Vitamin A, or carotene, is found primarily in deep orange fruits and vegetables, or in dark green, leafy vegetables where chlorophyll masks the orange color. Cantaloupes, papaya, yams, carrots, winter squash, broccoli, spinach, chard—all of these are rich in vitamin A. Not everyone likes these fruits and vegetables—how often do you make a salad out of spinach?—and we may need to pay attention to get enough vitamin A. Unfortunately, per capita consumption of these vegetables in the United States dropped from fourteen pounds in 1945 to four pounds in 1968. 2 Recent interest in home gardens should help us reverse this trend.
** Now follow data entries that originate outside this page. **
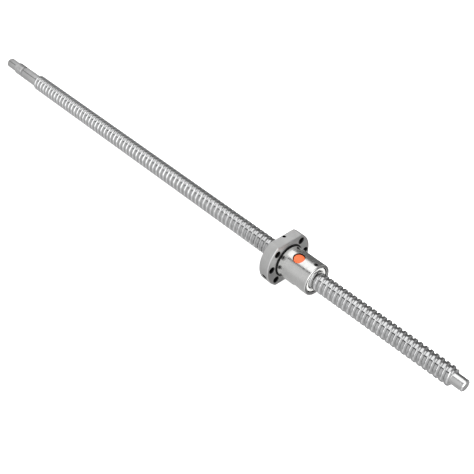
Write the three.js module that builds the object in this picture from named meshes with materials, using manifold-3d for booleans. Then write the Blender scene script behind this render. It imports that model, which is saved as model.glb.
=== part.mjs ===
// Ball screw with a flanged single nut: 16 mm screw, 5 mm lead, three internally returned ball circuits.
// Millimetres. +X runs along the screw towards its short bearing stub, +Z is square to the flange flats,
// and the origin is on the screw's axis at mid-length.
import * as THREE from "three";
import { mergeVertices } from "three/addons/utils/BufferGeometryUtils.js";
import Module from "manifold-3d";

const wasm = await Module();
wasm.setup();

// ---- Driving dimensions ------------------------------------------------------------------------

const LEAD = 5;
const BALL = { radius: 3.175 / 2, pitchRadius: 8.2, perCircuit: 16 };

const SCREW = {
  length: 600,
  outerRadius: 7.75,
  rootRadius: 6.5,
  driveEnd: { radius: 5, length: 15 },
  locknutThread: { radius: 5.9, length: 14 },
  journal: { radius: 6, length: 25 },
  reliefRadius: 5.4,
  reliefWidth: 1.2,
  stub: { radius: 5, length: 11 },
  ringGroove: { radius: 4.8, width: 1.15, fromShoulder: 9.15 - 1.15 },
  tipChamfer: 0.8,
  threadChamfer: 0.8,
};

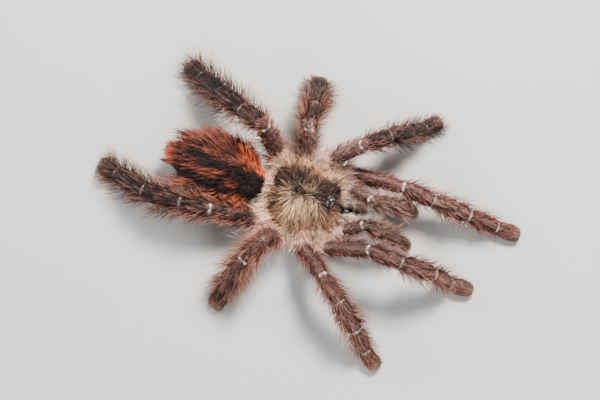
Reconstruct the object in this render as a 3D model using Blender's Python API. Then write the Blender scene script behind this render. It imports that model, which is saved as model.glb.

What happens if you don’t get enough? Vitamin A deficiency is a worldwide problem. An extreme deficiency causes increased susceptibility to infections—in vitamin-A-deficient children, a case of measles often is fatal, and the eye infections associated with this deficiency at any age often result in irreversible blindness. The irony is that the blindness from vitamin A deficiency is totally preventable by eating the leafy greens rich in this nutrient that grow in every region of the world. Iron-deficiency anemia is another widespread nutritional problem. Although the body does not absorb iron from plants as efficiently as iron from meat, many of us could increase our iron intake by eating many of those same dark green, leafy vegetables.
The Lord instructs us to use these foods “in the season thereof,” when they are at their peak nutritionally and in flavor, texture, and color. With our increased knowledge, we can extend the “season” to last throughout the entire year by canning, drying, freezing, and cold temperature storage, as well as pickling, salting, and preserving. Of course, any kind of processing, including cooking, causes an initial decline in nutritional value of about 20 percent, although this amount varies some depending on the nutrient and cooking conditions. After the initial drop due to processing, nutritional value and appeal continue to decline slowly, depending on storage conditions. (Don’t conclude that we should eat everything raw: cooking helps us digest and absorb some nutrients; it makes some foods palatable and others safe to eat!)
Herbs also add variety to our meals through spices such as onions, garlic, peppers, sage, parsley, bay leaves, etc. Some herbs have medicinal properties as well. However, one should use extreme care in treating illnesses with herbs, since most have not been subjected to the careful testing required for other drugs and some contain powerful chemicals. Some people enjoy herbal teas, but even these should not replace more nutritious drinks in the diet. Always tell your physician if you are taking any herbal teas and know what the tea contains if possible. Recently an association has been identified between herbal teas and cancer of the esophagus, but further research is needed. 3 In Utah, in the summer of 1976, three deaths were attributed to the overuse of herbs. 4 When dealing with severe or chronic illnesses, be especially wary of herbal treatments or remedies that have not been proven effective through scientific studies. Priesthood blessings and competent medical care, not home remedies, should be obtained for treating serious disease.
But if we focus only on the nutritional and medicinal values of fruits, herbs, and vegetables we miss an important point. Fruits and vegetables are to be used with thanksgiving—in other words, for our enjoyment! Have you ever heard comments like: “Eat your peas now, then you can have dessert” or “You can go out and play after you finish your carrots.” Somehow statements like these associate vegetables with punishments, not with pleasure! I really enjoy Doctrine and Covenants 59:16–20, [D&C 59:16–20] especially verses 18 and 19, where the Lord emphasizes:
“Yea, all things which come of the earth, in the season thereof, are made for the benefit and the use of man, both to please the eye and to gladden the heart;
“Yea, for food and for raiment, for taste and for smell, to strengthen the body and to enliven the soul.”
It’s nice to know that between the extremes of eating-as-duty and eating-as-self-indulgence lies the Lord’s view—that eating is a pleasant necessity and an occasion for joy and thanksgiving.